Viajar en primera no consiste en desparramarse en un asiento graduable cuya confortabilidad aparece en los anuncios de líneas aéreas mientras la azafata -o aún mejor, el azafato- nos sirve champán francés sin prisas pero sin pausas y bocaditos de caviar. Esos trances, en los que uno se desplaza por el lujo y el espacio al mismo tiempo, en medio de una especie de nebulosa, son la primera de la primera; pero la primera primordial, la verdadera primera, consiste en pertenecer al mundo en el que, cuando tu, avión se escoña, los Gobiernos y las líneas aéreas se gastan una pasta para buscar tus restos y recogerlos y meterlos en bolsitas para devolvérselos a tus compungidos deudos.Viajar en tercera no es apretujarse en las filas de atrás mientras te crecen las varices al tiempo que se te hinchan los pies, y, encima, tienes que conformarte con el rancho de plastilina, y si pides una copa la azafata te contesta que son 200 en cash. Ésta sólo es la clase turista de la primera.
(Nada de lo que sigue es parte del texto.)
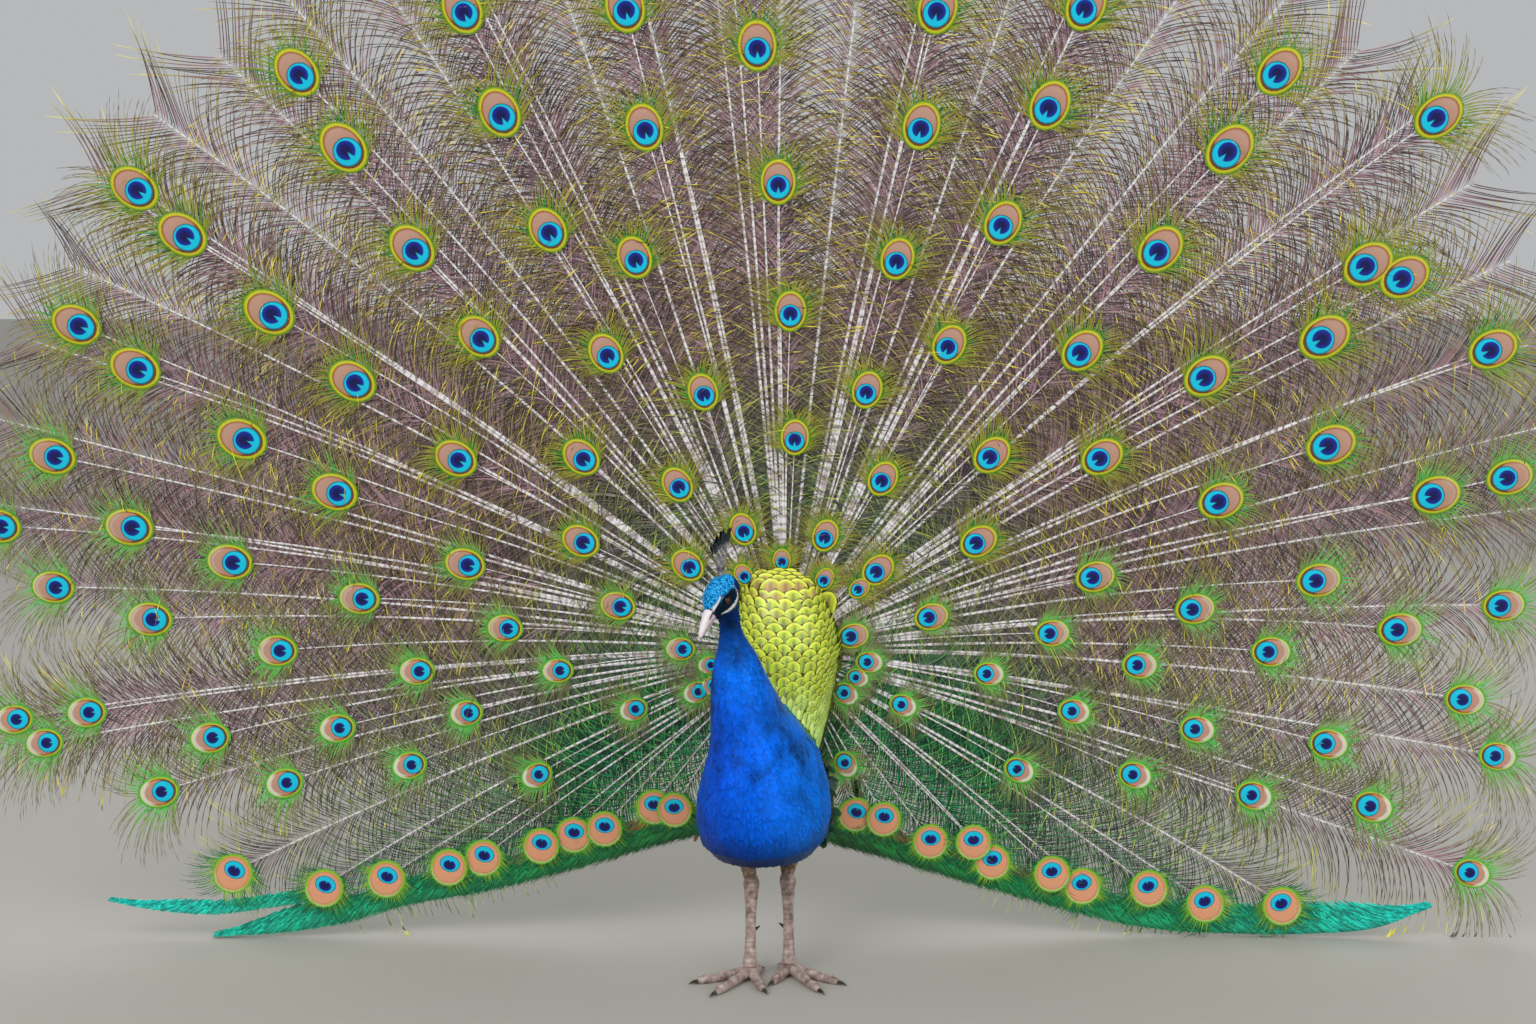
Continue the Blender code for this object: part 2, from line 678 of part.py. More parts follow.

Viajar en tercera, vivir en tercera, haber nacido y crecido fuera del vagón de cola, es lo que están haciendo los refugiados liberianos que, en miserables buques, arrastran su miserable condición de marginales de la historia, huyendo de la muerte, en busca de un lugar mejor en el que ser personas. Les rechazan los países limítrofes -el primero, Costa de Marfil, con su Vaticano de mármol construido a imagen y semejanza del original en otra tierra de miseria- y les habríamos rechazado nosotros, incluido el Papa.

Es una salvaje carcajada en el rostro hipócrita de la realidad que se hayan producido, al mismo tiempo, las trágicas escapadas de liberianos en sus buques fantasma y la minuciosa búsqueda de los pasajeros caídos, en pleno vuelo, en los Everglades de Florida. Es para morirse de la risa.